В начале 18 столетия французская литература обладала Европою. Она должна была иметь на Россию долгое, решительное влияние. И так, прежде всего, надлежит нам ее исследовать»{457}.
Отсюда начинается у Пушкина цепь коротких и сильно перемаранных заметок, которые, видимо, составляют только программу будущего труда, первые вехи, показывающие уже определенное направление пути, но не составляющие еще самый путь.
4) «Когда в XII столетии, под небом полуденной Франции, отозвалась рифма в прованском наречии – ухо ей обрадовалось: трубадуры стали играть ею, придумывать для нее всевозможные изменения стихов, окружили ее самыми затруднительными формами. Таким образом изобретены рондо, вирле, баллада и триолет. (Балладой называлось небольшое стихотворение, в коем рифма сочеталась известным образом и которое начиналось и оканчивалось теми же словами.)»
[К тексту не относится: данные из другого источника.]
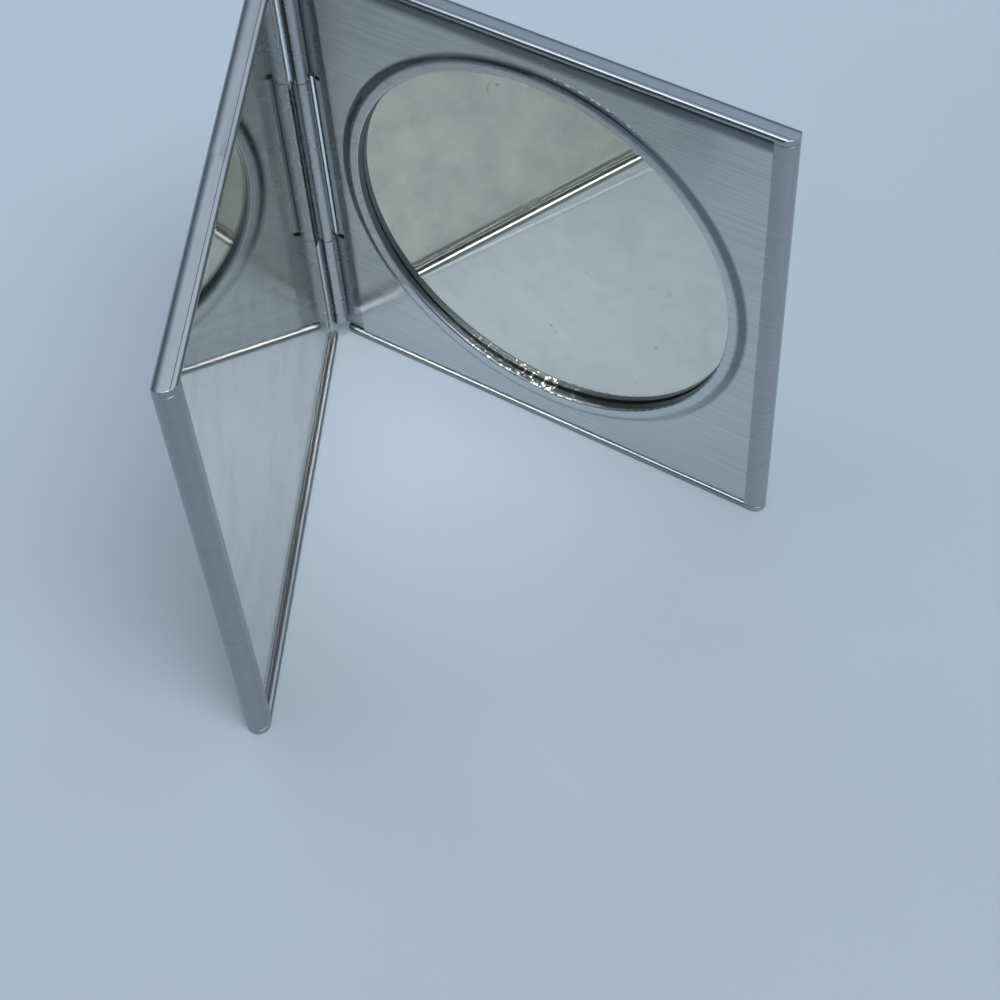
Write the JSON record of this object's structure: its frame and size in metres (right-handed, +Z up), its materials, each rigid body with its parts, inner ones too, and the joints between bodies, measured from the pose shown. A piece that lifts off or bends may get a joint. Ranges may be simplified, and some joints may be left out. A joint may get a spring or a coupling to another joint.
{
  "type": "compact mirror",
  "caption": "Square folding pocket mirror in brushed metal, standing open: a full flat mirror in one leaf and a round mirror framed by a raised ring in the other.",
  "frame": {"origin": "under the middle of the open mirror's bounding box, on the plane that its lower rims stand on", "axes": "+Z up along the hinge, +X from the hinge into the opening along the line halfway between the leaves, +Y towards the leaf with the round mirror"},
  "size_m": [0.056, 0.0722, 0.0642],
  "materials": {
    "cover": "brushed",
    "plate": "brushed",
    "mirror_glass": "polished",
    "card": "matte",
    "foam": "matte",
    "pad_foam": "matte",
    "hinge_strip": "satin",
    "pin": "satin"
  },
  "bodies": {
    "round_leaf": {"round_leaf_cover": "cover", "round_leaf_filler": "card", "round_leaf_hinge_strip": "hinge_strip", "brushed_plate": "plate", "round_mirror_foam_ring": "foam", "round_mirror": "mirror_glass", "round_mirror_pad": "pad_foam", "hinge_pin": "pin"},
    "flat_leaf": {"flat_leaf_cover": "cover", "flat_leaf_board": "card", "flat_leaf_foam": "foam", "flat_mirror": "mirror_glass", "flat_leaf_hinge_strip": "hinge_strip"}
  },
  "joints": [
    {"name": "leaf_hinge", "type": "hinge", "parent": "round_leaf", "child": "flat_leaf", "pos_m": [-0.02676, 0, 0.0321], "axis": [0, 0, 1], "range_deg": [-117, 63]}
  ]
}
5) «Рассматривая бесчисленное множество мелких стихотворений, коими наводнена была Франция в конце 46 столетия, нельзя не сознаться в бесплодной ничтожности сего мнимого изобилия. Трудность, искусно побежденная, счастливо подобранное повторение (refrain), легкость оборота, простодушная шутка, искреннее изречение редко вознаграждают усталого исследователя».
6) «Труверы обратились к новым источникам вдохновения: аллегория сделалась любимою формою вымысла. Церковные празднества и темные предания о древней трагедии породили мистерии. Явились лё, роман, фаблио».
7) «Романтическая поэзия, коей изобразили мы смиренное рождение, пышно и величественно расцветала во всей Европе. Италия имела свою тройственную поэму{458}, португальцы – «Луизиаду», Испания – Лопе де Вега, Кальдерона, Сервантеса, Англия – Шекспира, а у французов Вильон воспевал в площадных куплетах кабаки и почитался народным поэтом. Наследник его Марот, живший в одно время с Ариостом и Камоэнсом, rima de triolets, fit fleurir la ballade»[231].
8) «Проза имела решительный перевес: скептик Монтань, циник Рабле были современники Тассу».